Compressive sensing analysis of Synthetic Aperture Radar raw data

This work addresses the use of compressive sensing to compress real Synthetic Aperture Radar (SAR) raw data. Due to the low computational resources of the acquisition platforms and the steadily increasing resolution of SAR systems, huge amounts of data are collected and stored, which cannot generally be processed on board and must be transmitted to the ground to be processed and archived. Although compressive sensing (CS) has been proposed and studied by a lot of researchers, almost none of them touches the real application of it.

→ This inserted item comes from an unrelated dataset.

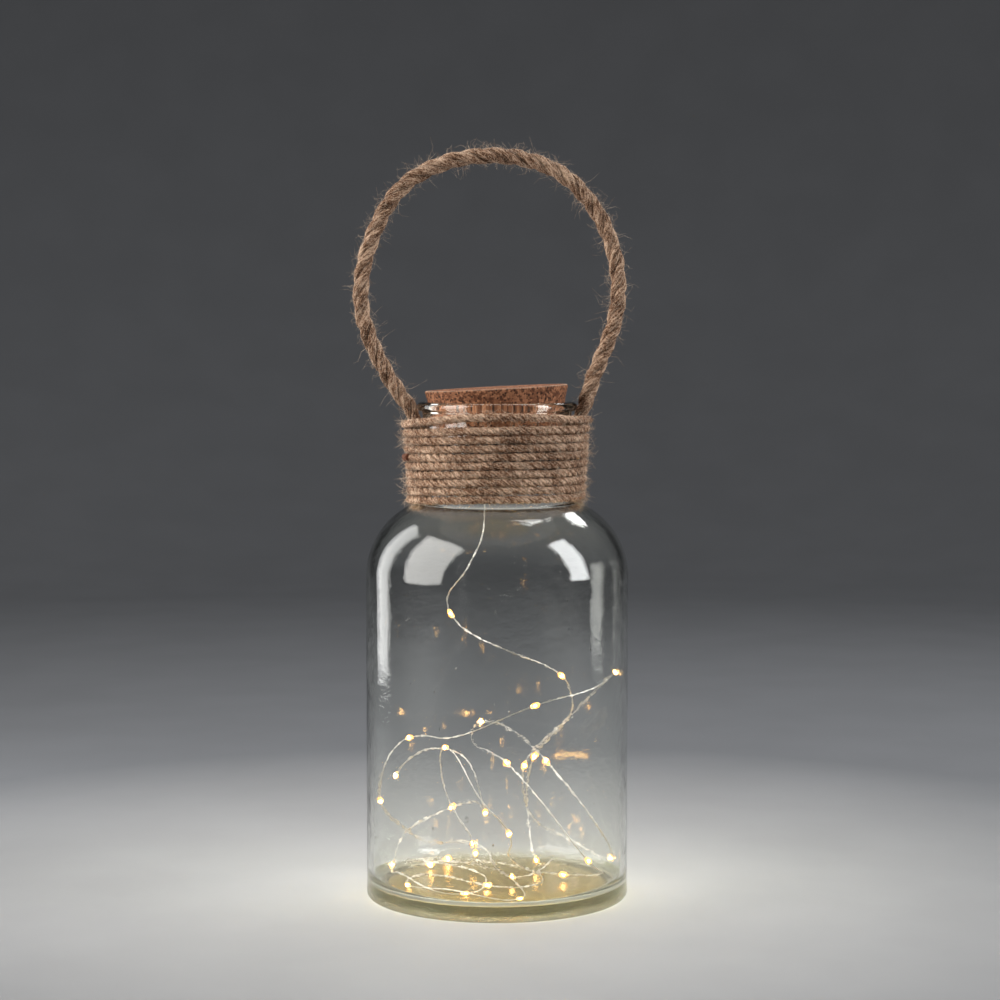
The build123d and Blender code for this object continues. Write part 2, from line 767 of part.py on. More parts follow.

While, in this paper, we test the sparsity of the real SAR raw data (obtained by University of Kansas in Greenland, 2010), compress it using compressive sensing, and then recover the original signal using several CS recovery algorithms (Basis Pursuit, Matching Pursuit and Orthogonal Matching Pursuit), and compare these methods' performance. Simulation results are presented to prove the successful application of CS to real SAR raw data. When proper sparsity matrix is chosen, the real SAR data could be transformed to sparse signal. Using our designed algorithm, the positions and the exact values of the SAR raw data can be almost perfectly recovered with a very low MSE at a compression ratio of 1/8. This is of great significance to help us perform further research in the applications of CS to real SAR raw data.